▼

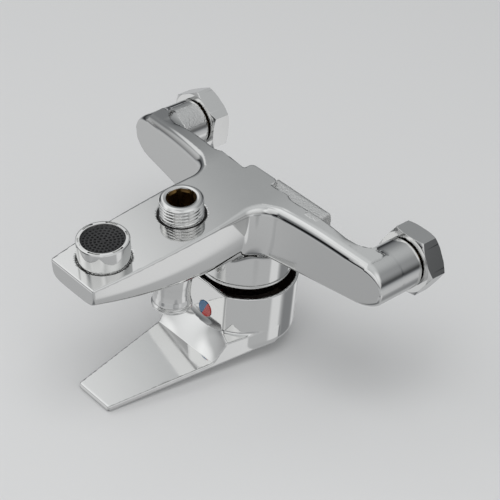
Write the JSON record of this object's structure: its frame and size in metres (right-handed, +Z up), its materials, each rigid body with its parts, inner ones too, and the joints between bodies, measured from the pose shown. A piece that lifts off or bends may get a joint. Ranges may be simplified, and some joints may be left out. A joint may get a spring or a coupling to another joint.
{
  "type": "bath and shower mixer tap",
  "caption": "Wall-mounted single-lever bath and shower mixer tap with union-nut inlets, a spout aerator, a threaded shower outlet and a pull-up diverter knob.",
  "frame": {"origin": "midway between the two inlet axes, in the plane of the union nuts' wall faces", "axes": "+Y towards the wall, along the inlet axes; +Z up, along the cartridge axis; X along the wall; the spout points to -Y"},
  "size_m": [0.1823, 0.1474, 0.099],
  "materials": {
    "chrome": "bright nickel-chrome plate on polished brass and zinc castings",
    "brass": "turned, unplated brass",
    "rubber": "moulded EPDM rubber",
    "white_plastic": "moulded acetal",
    "grey_plastic": "moulded dark grey acetal",
    "ceramic": "lapped alumina ceramic",
    "steel": "drawn stainless steel",
    "index_plastic": "moulded acrylic plug, one half red and one half blue"
  },
  "bodies": {
    "tap_body": {"body_casting": "chrome", "inlet_tail_left": "brass", "inlet_tail_right": "brass", "inlet_washers": "rubber", "cartridge_seals": "rubber", "cartridge_base": "white_plastic", "fixed_disc": "ceramic", "cartridge_housing": "grey_plastic", "clamp_nut": "brass", "cover_dome": "chrome", "diverter_bonnet": "brass", "bonnet_seal": "rubber", "diverter_spring": "steel", "shower_nipple": "chrome", "nipple_seal": "rubber", "aerator_housing": "chrome", "aerator_insert": "grey_plastic", "aerator_mesh": "steel", "aerator_washer": "rubber"},
    "nut_left": {"union_nut_left": "chrome"},
    "nut_right": {"union_nut_right": "chrome"},
    "rotor": {"stem_holder": "white_plastic", "stem_pin": "steel"},
    "shuttle": {"moving_disc": "ceramic", "disc_carrier": "white_plastic"},
    "lever": {"lever_stem": "steel", "handle": "chrome", "set_screw": "steel", "index_plug": "index_plastic"},
    "diverter": {"diverter_knob": "chrome", "diverter_stem": "brass", "diverter_valve": "brass", "diverter_seal": "rubber"}
  },
  "joints": [
    {"name": "handle_turn", "type": "hinge", "parent": "tap_body", "child": "rotor", "pos_m": [0, -0.0401, 0.03], "axis": [0, 0, 1], "range_deg": [-45, 45]},
    {"name": "handle_lift", "type": "hinge", "parent": "rotor", "child": "lever", "pos_m": [0, -0.0401, 0.03], "axis": [-1, 0, 0], "range_deg": [0, 22]},
    {"name": "disc_slide", "type": "slide", "parent": "rotor", "child": "shuttle", "axis": [0, -1, 0], "range_m": [0, 0.005]},
    {"name": "diverter_pull", "type": "slide", "parent": "tap_body", "child": "diverter", "axis": [0, 0, 1], "range_m": [0, 0.006], "stiffness_N_per_m": 60, "springref_m": -0.01, "deforming": ["diverter_spring"]},
    {"name": "left_nut_spin", "type": "hinge", "parent": "tap_body", "child": "nut_left", "pos_m": [-0.075, -0.005, 0], "axis": [0, 1, 0], "continuous": true},
    {"name": "right_nut_spin", "type": "hinge", "parent": "tap_body", "child": "nut_right", "pos_m": [0.075, -0.005, 0], "axis": [0, 1, 0], "continuous": true}
  ],
  "couplings": [
    {"joint": "disc_slide", "follows": "handle_lift", "m_per_rad": 0.01237}
  ]
}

▲

### Directions for this task:
Word for word, quote all of the data above.

### Exercise result:
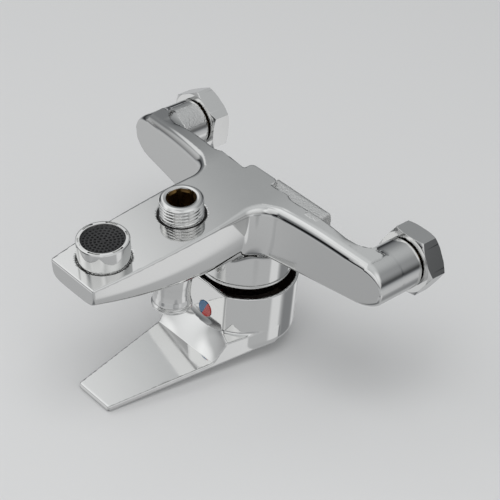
Write the JSON record of this object's structure: its frame and size in metres (right-handed, +Z up), its materials, each rigid body with its parts, inner ones too, and the joints between bodies, measured from the pose shown. A piece that lifts off or bends may get a joint. Ranges may be simplified, and some joints may be left out. A joint may get a spring or a coupling to another joint.
{
  "type": "bath and shower mixer tap",
  "caption": "Wall-mounted single-lever bath and shower mixer tap with union-nut inlets, a spout aerator, a threaded shower outlet and a pull-up diverter knob.",
  "frame": {"origin": "midway between the two inlet axes, in the plane of the union nuts' wall faces", "axes": "+Y towards the wall, along the inlet axes; +Z up, along the cartridge axis; X along the wall; the spout points to -Y"},
  "size_m": [0.1823, 0.1474, 0.099],
  "materials": {
    "chrome": "bright nickel-chrome plate on polished brass and zinc castings",
    "brass": "turned, unplated brass",
    "rubber": "moulded EPDM rubber",
    "white_plastic": "moulded acetal",
    "grey_plastic": "moulded dark grey acetal",
    "ceramic": "lapped alumina ceramic",
    "steel": "drawn stainless steel",
    "index_plastic": "moulded acrylic plug, one half red and one half blue"
  },
  "bodies": {
    "tap_body": {"body_casting": "chrome", "inlet_tail_left": "brass", "inlet_tail_right": "brass", "inlet_washers": "rubber", "cartridge_seals": "rubber", "cartridge_base": "white_plastic", "fixed_disc": "ceramic", "cartridge_housing": "grey_plastic", "clamp_nut": "brass", "cover_dome": "chrome", "diverter_bonnet": "brass", "bonnet_seal": "rubber", "diverter_spring": "steel", "shower_nipple": "chrome", "nipple_seal": "rubber", "aerator_housing": "chrome", "aerator_insert": "grey_plastic", "aerator_mesh": "steel", "aerator_washer": "rubber"},
    "nut_left": {"union_nut_left": "chrome"},
    "nut_right": {"union_nut_right": "chrome"},
    "rotor": {"stem_holder": "white_plastic", "stem_pin": "steel"},
    "shuttle": {"moving_disc": "ceramic", "disc_carrier": "white_plastic"},
    "lever": {"lever_stem": "steel", "handle": "chrome", "set_screw": "steel", "index_plug": "index_plastic"},
    "diverter": {"diverter_knob": "chrome", "diverter_stem": "brass", "diverter_valve": "brass", "diverter_seal": "rubber"}
  },
  "joints": [
    {"name": "handle_turn", "type": "hinge", "parent": "tap_body", "child": "rotor", "pos_m": [0, -0.0401, 0.03], "axis": [0, 0, 1], "range_deg": [-45, 45]},
    {"name": "handle_lift", "type": "hinge", "parent": "rotor", "child": "lever", "pos_m": [0, -0.0401, 0.03], "axis": [-1, 0, 0], "range_deg": [0, 22]},
    {"name": "disc_slide", "type": "slide", "parent": "rotor", "child": "shuttle", "axis": [0, -1, 0], "range_m": [0, 0.005]},
    {"name": "diverter_pull", "type": "slide", "parent": "tap_body", "child": "diverter", "axis": [0, 0, 1], "range_m": [0, 0.006], "stiffness_N_per_m": 60, "springref_m": -0.01, "deforming": ["diverter_spring"]},
    {"name": "left_nut_spin", "type": "hinge", "parent": "tap_body", "child": "nut_left", "pos_m": [-0.075, -0.005, 0], "axis": [0, 1, 0], "continuous": true},
    {"name": "right_nut_spin", "type": "hinge", "parent": "tap_body", "child": "nut_right", "pos_m": [0.075, -0.005, 0], "axis": [0, 1, 0], "continuous": true}
  ],
  "couplings": [
    {"joint": "disc_slide", "follows": "handle_lift", "m_per_rad": 0.01237}
  ]
}